Canberra’s 100 birthday Celebrations by the Polish Community

IMG_0506 The first settlers from Poland arrived in South Australia in 1856 and settled in the Clare Valley region in a place later called Polish Hill River. The first mass migration happened in the late 1940s when large groups of displaced persons who could not return to a free Poland migrated to Australia after World War II, including soldiers from the Polish Independent Carpathian Brigade (“rats of Tobruk”). Between 1947 and 1954, the Poland-born population increased from 6,573 to 56,594 people.

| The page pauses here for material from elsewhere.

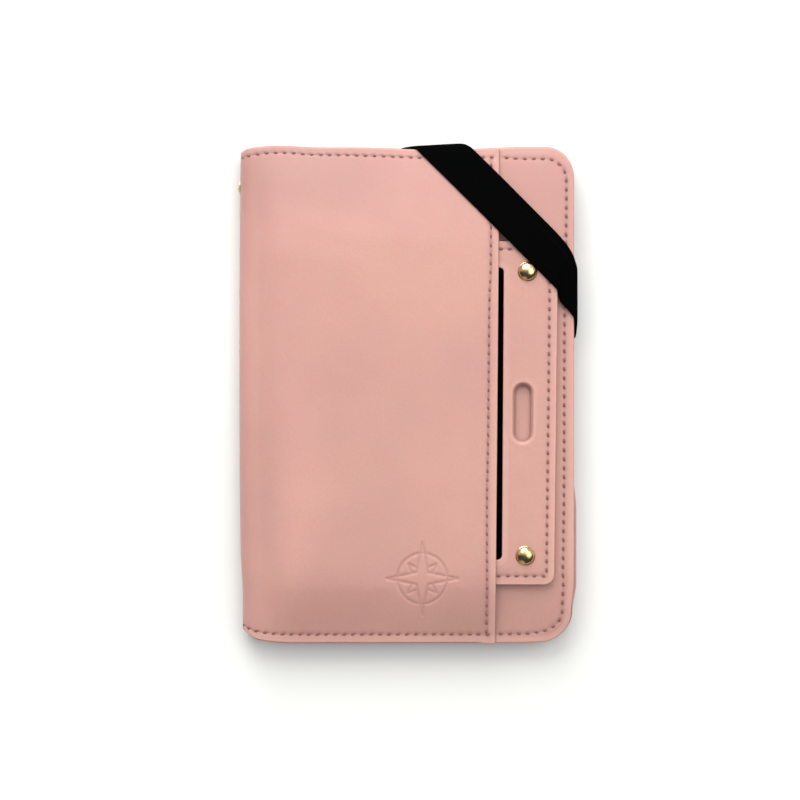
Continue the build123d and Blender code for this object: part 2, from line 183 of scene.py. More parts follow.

In the early 1980s there was further Polish migration to Australia. The emergence of the Solidarity trade union movement and the declaration of martial law in Poland at the end of 1981 coincided with a further relaxation of Polish emigration laws. During the period 1980-91 Australia granted permanent entry to a large number of Polish migrants, many arriving as refugees who soon got a reputation for being hard working. In 1991, an independent, voluntary organisation was established to inform the Australian public about issues related to Polish history, politics, society and culture. The immediate trigger for establishing The Australian Institute of Polish Affairs (also known as AIPA) was strong public interest in the historic changes that swept Central Europe in 1989 and led to the collapse of communism.

Mount Kosciuszko, the highest mountain in Australia (not including its external territories). It was named by the Polish explorer Count Paul Edmund Strzelecki in 1840, in honour of the Polish and American national hero and hero of the American Revolutionary War General Tadeusz Kościuszko.

Today, Polish first, second and third generation Poles  are one of the most educated immigrant groups in Australia, significantly contributing to the Australian  industry and government as well as academia and community organisations.